Volkskunde „fragt, warum das, was vielen ganz selbstverständlich erscheint, sich gerade so manifestiert: wie die Menschen unseres Lebens- und Erfahrungsraumes heute ihr Dasein gestalten und in den vorausgegangenen Jahrhunderten gestaltet haben, Frauen und Männer, Arme und Reiche, werktags und sonntags, auf dem Lande und in den Städten, in schweren und in guten Zeiten. Für was, wie und womit sie in unserer Zeit arbeiten und wie sie früher gearbeitet haben, wie sie sich ernähren und kleiden, was sie erzählen und singen, wovon sie leben, wie sie wohnen, was sie glauben und wissen, wie sie mit Not und Gefahren fertig werden, wie sie feiern und wie ihr Zusammenleben funktioniert.“ (Helge Gerndt, Studienskript Volkskunde, 1997)
Forschen und Sammeln
Die Bedeutung des Instituts für Volkskunde folgt aus der Aufgabenstellung, zu regional verankerten Einzelthemen und übergeordneten Querschnittsthemen zu sammeln und zu arbeiten. Seit dem frühen 20. Jahrhundert sind daher aus den verschiedenen Forschungsaktivitäten umfangreiche Sammlungen von archivalischen und visuellen Quellen zur Alltagskultur entstanden. Diese historischen Forschungsdaten werden in aktuellen Projekten systematisch erschlossen und neu interpretiert. Sie werden damit zu Grundlagen für weitere Forschungen. Die Sammlungsbestände selbst werden zudem nach konservatorischen Kriterien gepflegt.
Veröffentlichen
Die Forschungsergebnisse aus dem Institut für Volkskunde sind in Monografien oder Fachbeiträgen im Bayerischen Jahrbuch für Volkskunde und anderen Fachzeitschriften veröffentlicht. Ein weiterer wichtiger Arbeitsbereich des Instituts für Volkskunde ist es, in seinen Publikationsorganen auch die Forschungsergebnisse externer Wissenschaftler/innen zu veröffentlichen. Der Rezensionsteil des Bayerischen Jahrbuchs für Volkskunde trägt dank der Mitarbeit zahlreicher Kolleg/innen dazu bei, einen Einblick in den jeweils aktuellen Stand der volkskundlichen / europäisch-ethnologischen / kulturwissenschaftlichen / kulturanthropologischen Forschung im deutschsprachigen Raum zu geben.
Beraten
Zu den Tätigkeiten des Instituts für Volkskunde gehört es, die Fachbibliothek zu pflegen und auszubauen. Zudem beraten und betreuen die Mitarbeiter/innen des Instituts für Volkskunde Kolleg/inn/en, Studierende, Journalist/inn/en, „Heimatforscher” und interessierte Laien zu allen volkskundlichen Themen und Fragen. Dabei stehen allen Interessierten sowohl die Fachbibliothek als auch die Archive und Sammlungen für ihre Fragestellungen zur Verfügung. Die Beratungsstelle Immaterielles Kulturerbe Bayern (im Sinne der UNESCO-Konvention von 2003) befindet sich ebenfalls im Institut für Volkskunde.

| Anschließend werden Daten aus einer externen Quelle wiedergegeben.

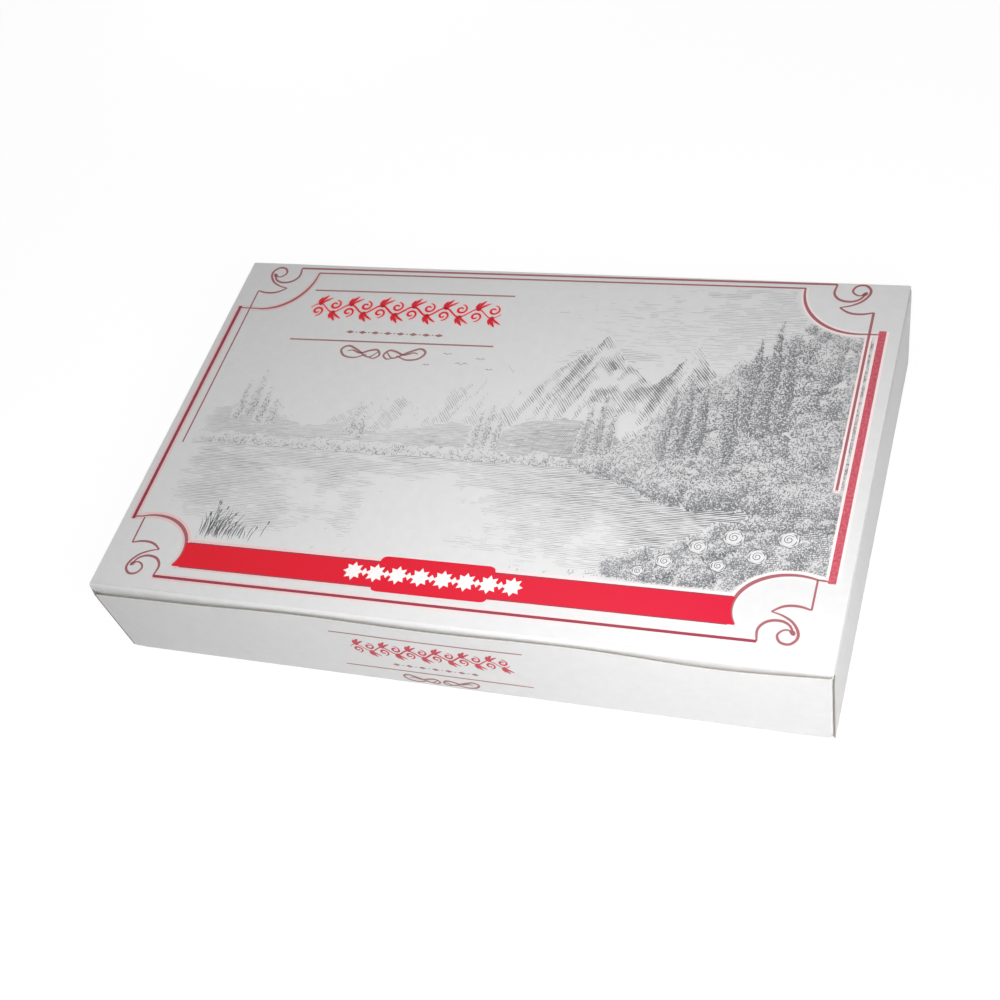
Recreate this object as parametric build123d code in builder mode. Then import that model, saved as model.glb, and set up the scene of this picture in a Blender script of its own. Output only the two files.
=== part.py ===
"""A flat gift carton for Turkish delight, folded from one sheet of coated boxboard.

The tray has rolled double side walls that lock into the base, with the corner flaps of the front and back
walls held between their plies. The lid hangs on the back wall's top crease and carries a tuck flap at the
front and an ear at each side. The sweets lie in rows on a paper liner.

Millimetres. The origin is under the middle of the base, +Z is up and the front wall faces -Y.
"""

from build123d import *
from math import asin, cos, degrees, radians, sin, tan
import os

os.makedirs("parts", exist_ok=True)

# The carton's outside
carton_length = 270.0  # left to right
carton_depth = 170.0  # front to back
carton_height = 38.0  # underside to the top of the lid

# The board and its creases
board = 0.5  # thickness of the boxboard
crease_radius = 0.8  # outside of a right-angled crease
crease_land = 0.4  # flat board past a crease that stays with the crease's own piece
roll_radius = 0.6  # outside of the two creases along the top of a rolled wall
ply_slack = 0.1  # air between two plies of a rolled wall
fold_gap = 0.1  # air between two panels at a crease that turns
sliding_gap = 0.3  # air round whatever the lid carries into the tray

# The tray
front_drop = 2.5  # the front wall's free edge stands this far under the lid's top
lid_setback = 0.5  # the lid's front crease stands this far behind the front wall's face
lid_side_setback = 0.3  # the lid's side edges, behind the side walls' faces
side_wall_setback = 0.4  # the side walls' cut ends, behind the front and back faces
roll_setback = 1.4  # the rolled edge's ends, behind the same faces
corner_flap_reach = 48.0  # along the side wall, from the end of the corner crease
corner_flap_taper = 9.0  # cut off the upper free corner, so that it slides in
lock_tab_length = 26.0
lock_tab_spacing = 92.0  # between the middles of a wall's two tabs
lock_tab_recess = 0.1  # the tabs stop this far above the underside
slot_clearance = 0.15  # all round a lock tab

# The lid's flaps
lid_corner_radius = 1.5
tuck_depth = 22.0
tuck_shoulder = 1.2  # the tuck flap ends this far inside the ears' creases
tuck_taper = 3.5  # it narrows by this on each side towards its free edge
tuck_corner_radius = 9.0
flap_share = 1 / 3  # a flap opens by this share of the lid's angle
tuck_spare_lean = 2.0  # degrees of lean past what the swing needs
ear_depth = 18.0
ear_lean = 8.0  # degrees inwards, closed
ear_front_inset = 4.2  # behind the lid's front crease
ear_front_taper = 5.0
ear_hinge_inset = 10.0  # in front of the lid's hinge
ear_front_radius = 6.0
ear_rear_radius = 12.0
ear_slope_share = 0.8  # of the lid angle at which the ear stands upright

# The liner and the sweets
liner = 0.2
liner_rim_gap = 2.0  # under the tuck flap's free edge
lokum_rows = 6
lokum_per_row = 10
lokum_height = 21.0
lokum_gap = 1.5
lokum_edge = 1.6  # chamfer of a cut cube's edges
lokum_side_gap = 3.0  # beside the ears and behind the tuck flap

# Worked out from the sizes above
half_length = carton_length / 2
half_depth = carton_depth / 2
crease_rise = crease_radius + crease_land
corner_ply = half_length - board - ply_slack  # outer face of the corner flaps
inner_ply = corner_ply - board - ply_slack  # outer face of the inner side walls
tray_half_length = inner_ply - board  # inner face of the inner side walls
tray_half_depth = half_depth - board  # inner face of the front and back walls
lid_underside = carton_height - board
wall_top = lid_underside - fold_gap  # the lid lies on the rolled edges
lid_half_length = half_length - lid_side_setback
ear_hinge_x = tray_half_length - sliding_gap
lid_front = -half_depth + lid_setback
lid_back = half_depth - fold_gap
lid_reach = half_depth - lid_front  # from the hinge to the tuck flap's crease
tuck_lean = degrees(asin(tuck_depth * (0.5 + flap_share) / lid_reach)) + tuck_spare_lean
tuck_start = board * (1 + sin(radians(tuck_lean))) + fold_gap  # its board starts this far from its crease's axis
ear_start = (board + fold_gap) / cos(radians(180 * flap_share - ear_lean))  # clear of the lid when fully open


def folded_section(*corners, radius):
    """The face of a board that is bent at the given corners of its outer side, with the inside on the left."""
    with BuildLine() as bend:
        FilletPolyline(*corners, radius=radius)
        offset(amount=board, side=Side.LEFT)
    make_face(bend.edges())


# Base of the tray, with the lower creases and the slots for the lock tabs
lock_slot_x = tray_half_length + board / 2
with BuildPart() as bottom_panel:
    with BuildSketch(Plane.YZ):
        folded_section(
            (-half_depth, crease_rise), (-half_depth, 0), (half_depth, 0), (half_depth, crease_rise),
            radius=crease_radius,
        )
    extrude(amount=corner_ply - crease_radius, both=True)
    with BuildSketch(Plane.XZ):
        folded_section(
            (-half_length, crease_rise), (-half_length, 0), (half_length, 0), (half_length, crease_rise),
            radius=crease_radius,
        )
    extrude(amount=half_depth - crease_radius, both=True)
    with BuildSketch():
        with GridLocations(2 * lock_slot_x, lock_tab_spacing, 2, 2):
            Rectangle(board + 2 * slot_clearance, lock_tab_length + 2 * slot_clearance)
    extrude(amount=board, mode=Mode.SUBTRACT)
bottom_panel.part.label = "bottom_panel"
export_step(bottom_panel.part, "parts/bottom_panel.step")

# Front and back walls, each with the two upright creases that turn into its corner flaps
front_wall_top = carton_height - front_drop
corner_crease_end = half_depth - crease_rise
with BuildPart() as front_wall:
    with BuildSketch(Plane.XY.offset(crease_rise)):
        folded_section(
            (-corner_ply, -corner_crease_end), (-corner_ply, -half_depth),
            (corner_ply, -half_depth), (corner_ply, -corner_crease_end),
            radius=crease_radius,
        )
    extrude(amount=front_wall_top - crease_rise)
front_wall.part.label = "front_wall"
export_step(front_wall.part, "parts/front_wall.step")

with BuildPart() as back_wall:
    with BuildSketch(Plane.XY.offset(crease_rise)):
        folded_section(
            (corner_ply, corner_crease_end), (corner_ply, half_depth),
            (-corner_ply, half_depth), (-corner_ply, corner_crease_end),
            radius=crease_radius,
        )
    extrude(amount=wall_top - crease_rise)
back_wall.part.label = "back_wall"
export_step(back_wall.part, "parts/back_wall.step")

# Outer side walls, each with the rolled edge that carries the board over the corner flaps
roll_land = roll_radius + crease_land
for name, turned in (("right_outer_wall", False), ("left_outer_wall", True)):
    with BuildPart() as outer_wall:
        with BuildSketch(Plane.XZ):
            folded_section(
                (half_length, crease_rise), (half_length, wall_top),
                (tray_half_length, wall_top), (tray_half_length, wall_top - roll_land),
                radius=roll_radius,
            )
        extrude(amount=half_depth - side_wall_setback, both=True)
        roll_end_length = roll_setback - side_wall_setback
        with BuildSketch(Plane.YZ):
            with Locations((0, wall_top)):
                with GridLocations(2 * (half_depth - roll_setback) + roll_end_length, 0, 2, 1):
                    Rectangle(roll_end_length, 2 * roll_land)
        extrude(amount=half_length, mode=Mode.SUBTRACT)
        if turned:
            mirror(about=Plane.YZ, mode=Mode.REPLACE)
    outer_wall.part.label = name
    export_step(outer_wall.part, f"parts/{name}.step")

# Inner side walls, which hang from the rolled edge and lock into the base
inner_wall_foot = board + fold_gap
inner_wall_top = wall_top - roll_land
for name, turned in (("right_inner_wall", False), ("left_inner_wall", True)):
    with BuildPart() as inner_wall:
        with BuildSketch(Plane.YZ.offset(tray_half_length)):
            with Locations((0, (inner_wall_foot + inner_wall_top) / 2)):
                Rectangle(2 * (tray_half_depth - sliding_gap), inner_wall_top - inner_wall_foot)
            with BuildSketch(Plane.XY, mode=Mode.PRIVATE) as lock_tab:
                Rectangle(lock_tab_length, 2 * (inner_wall_foot - lock_tab_recess))
            with Locations((0, inner_wall_foot)):
                with GridLocations(lock_tab_spacing, 0, 2, 1):
                    add(lock_tab.sketch)
        extrude(amount=board)
        if turned:
            mirror(about=Plane.YZ, mode=Mode.REPLACE)
    inner_wall.part.label = name
    export_step(inner_wall.part, f"parts/{name}.step")

# Corner flaps, one at each end of the front and back walls, between the plies of the side walls
corner_flap_top = min(front_wall_top, wall_top - board - sliding_gap)
for end_name, at_back in (("front", False), ("back", True)):
    for side_name, at_left in (("right", False), ("left", True)):
        name = f"{end_name}_{side_name}_corner_flap"
        with BuildPart() as corner_flap:
            with BuildSketch(Plane.YZ.offset(corner_ply - board)):
                with BuildLine():
                    Polyline(
                        (-corner_crease_end, crease_rise),
                        (-corner_crease_end + corner_flap_reach, crease_rise),
                        (-corner_crease_end + corner_flap_reach, corner_flap_top - corner_flap_taper),
                        (-corner_crease_end + corner_flap_reach - corner_flap_taper, corner_flap_top),
                        (-corner_crease_end, corner_flap_top),
                        close=True,
                    )
                make_face()
            extrude(amount=board)
            if at_back:
                mirror(about=Plane.XZ, mode=Mode.REPLACE)
            if at_left:
                mirror(about=Plane.YZ, mode=Mode.REPLACE)
        corner_flap.part.label = name
        export_step(corner_flap.part, f"parts/{name}.step")

# Lid panel, which lies on the rolled edges
with BuildPart() as lid_panel:
    with BuildSketch(Plane.XY.offset(lid_underside)):
        with Locations((0, (lid_front + lid_back) / 2)):
            RectangleRounded(2 * lid_half_length, lid_back - lid_front, lid_corner_radius)
    extrude(amount=board)
    fillet(lid_panel.edges().group_by(Axis.Z)[-1], radius=board / 2)
lid_panel.part.label = "lid_panel"
export_step(lid_panel.part, "parts/lid_panel.step")

# Tuck flap on the lid's front crease. Its plane leans in, so that the swing carries it past the front wall
tuck_half_width = ear_hinge_x - tuck_shoulder
tuck_plane = Plane(
    origin=(0, lid_front, carton_height),
    x_dir=(1, 0, 0),
    z_dir=(0, -cos(radians(tuck_lean)), -sin(radians(tuck_lean))),
)
with BuildPart() as tuck_flap:
    with BuildSketch(tuck_plane):
        with BuildLine():
            Polyline(
                (-tuck_half_width, -tuck_start),
                (-tuck_half_width + tuck_taper, -tuck_depth),
                (tuck_half_width - tuck_taper, -tuck_depth),
                (tuck_half_width, -tuck_start),
                close=True,
            )
        make_face()
    extrude(amount=-board)
    free_corners = tuck_flap.edges().filter_by(lambda edge: abs(edge.length - board) < 0.01)
    fillet(free_corners.group_by(Axis.Z)[0], radius=tuck_corner_radius)
tuck_flap.part.label = "tuck_flap"
export_step(tuck_flap.part, "parts/tuck_flap.step")

# Ears under the lid's sides. Their rear edges rise towards the hinge, so that they lift out before they spread
ear_plane = Plane(
    origin=(ear_hinge_x, 0, carton_height),
    x_dir=(0, 1, 0),
    z_dir=(cos(radians(ear_lean)), 0, -sin(radians(ear_lean))),
)
ear_front = lid_front + ear_front_inset
ear_back = half_depth - ear_hinge_inset
ear_slope = radians(ear_slope_share * ear_lean / flap_share)
ear_rear_run = (ear_depth - ear_start) / tan(ear_slope)
for name, turned in (("right_ear", False), ("left_ear", True)):
    with BuildPart() as ear:
        with BuildSketch(ear_plane):
            with BuildLine():
                Polyline(
                    (ear_front, -ear_start),
                    (ear_front + ear_front_taper, -ear_depth),
                    (ear_back - ear_rear_run, -ear_depth),
                    (ear_back, -ear_start),
                    close=True,
                )
            make_face()
        extrude(amount=-board)
        free_corners = ear.edges().filter_by(lambda edge: abs(edge.length - board) < 0.01).group_by(Axis.Z)[0]
        fillet(free_corners.sort_by(Axis.Y)[0], radius=ear_front_radius)
        upright = ear.edges().filter_by(lambda edge: abs(edge.length - board) < 0.01).group_by(Axis.Z)[0]
        fillet(upright.sort_by(Axis.Y)[-1], radius=ear_rear_radius)
        if turned:
            mirror(about=Plane.YZ, mode=Mode.REPLACE)
    ear.part.label = name
    export_step(ear.part, f"parts/{name}.step")

# Paper liner, a shallow tray of greaseproof paper on the base
liner_half_length = tray_half_length - sliding_gap
liner_half_depth = tray_half_depth - sliding_gap
liner_rim = carton_height - tuck_depth - liner_rim_gap
with BuildPart() as paper_liner:
    with BuildSketch(Plane.XY.offset(board)):
        Rectangle(2 * liner_half_length, 2 * liner_half_depth)
    extrude(amount=liner_rim - board)
    offset(amount=-liner, openings=paper_liner.faces().sort_by(Axis.Z)[-1])
paper_liner.part.label = "paper_liner"
export_step(paper_liner.part, "parts/paper_liner.step")

# Sweets: cut cubes that fill the room between the ears and behind the tuck flap
lokum_left = -ear_hinge_x + ear_depth * sin(radians(ear_lean)) + board + lokum_side_gap
lokum_front = lid_front + tuck_depth * sin(radians(tuck_lean)) + board + lokum_side_gap
lokum_back = liner_half_depth - liner - lokum_side_gap
lokum_length = (-2 * lokum_left - (lokum_per_row - 1) * lokum_gap) / lokum_per_row
lokum_width = (lokum_back - lokum_front - (lokum_rows - 1) * lokum_gap) / lokum_rows
with BuildPart() as lokum_cube:
    Box(lokum_length, lokum_width, lokum_height, align=(Align.CENTER, Align.CENTER, Align.MIN))
    chamfer(lokum_cube.edges(), length=lokum_edge)

for row in range(lokum_rows):
    name = f"lokum_row_{row + 1}"
    row_y = lokum_front + lokum_width / 2 + row * (lokum_width + lokum_gap)
    with BuildPart() as lokum_row:
        with Locations((0, row_y, board + liner)):
            with GridLocations(lokum_length + lokum_gap, 0, lokum_per_row, 1):
                add(lokum_cube.part)
    lokum_row.part.label = name
    export_step(lokum_row.part, f"parts/{name}.step")

print(f"tuck flap leans {tuck_lean:.2f} degrees; a cube is {lokum_length:.1f} x {lokum_width:.1f} x {lokum_height:.1f}")
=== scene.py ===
"""A flat gift carton of Turkish delight: coated boxboard printed in red and grey, with sweets inside.

Blender's own units are metres. Sizes written here are millimetres, turned to metres as points are placed.
The origin is under the middle of the base, +Z is up and the front wall faces -Y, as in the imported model.
"""

import math

import bpy
import numpy as np
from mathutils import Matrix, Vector


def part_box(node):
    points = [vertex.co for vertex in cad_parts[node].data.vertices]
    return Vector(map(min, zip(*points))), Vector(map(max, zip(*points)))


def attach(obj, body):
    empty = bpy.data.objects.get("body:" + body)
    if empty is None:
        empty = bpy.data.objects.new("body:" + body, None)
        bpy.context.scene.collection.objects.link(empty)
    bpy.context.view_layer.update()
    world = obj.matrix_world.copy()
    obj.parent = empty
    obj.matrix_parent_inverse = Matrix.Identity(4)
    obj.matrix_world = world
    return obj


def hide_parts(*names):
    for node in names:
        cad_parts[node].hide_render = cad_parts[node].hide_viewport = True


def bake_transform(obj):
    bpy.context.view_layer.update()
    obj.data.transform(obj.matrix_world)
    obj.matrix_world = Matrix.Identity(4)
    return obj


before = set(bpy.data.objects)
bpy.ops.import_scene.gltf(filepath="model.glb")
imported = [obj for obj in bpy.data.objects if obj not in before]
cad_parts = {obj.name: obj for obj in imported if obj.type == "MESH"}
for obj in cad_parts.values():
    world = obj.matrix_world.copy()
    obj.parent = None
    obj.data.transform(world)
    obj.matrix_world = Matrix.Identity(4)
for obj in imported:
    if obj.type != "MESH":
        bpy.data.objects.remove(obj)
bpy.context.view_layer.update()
scene = bpy.context.scene
MM = 0.001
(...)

Volkskundliche Forschungseinrichtungen in Bayern
In Bayern ist das Institut für Volkskunde die älteste zentrale wissenschaftliche volkskundliche Einrichtung. Es ist auch heute noch das einzige außeruniversitäre Forschungsinstitut in Bayern. Zur volkskundlichen Forschungslandschaft gehören gegenwärtig außerdem die Institute und Lehrstühle an den Universitäten in Augsburg, Bamberg, Eichstätt, München, Regensburg und Würzburg. Hier heißt das Fach zudem Europäische Ethnologie oder Vergleichende Kulturwissenschaft. Auch an zahlreichen Museen werden volkskundliche Themen präsentiert.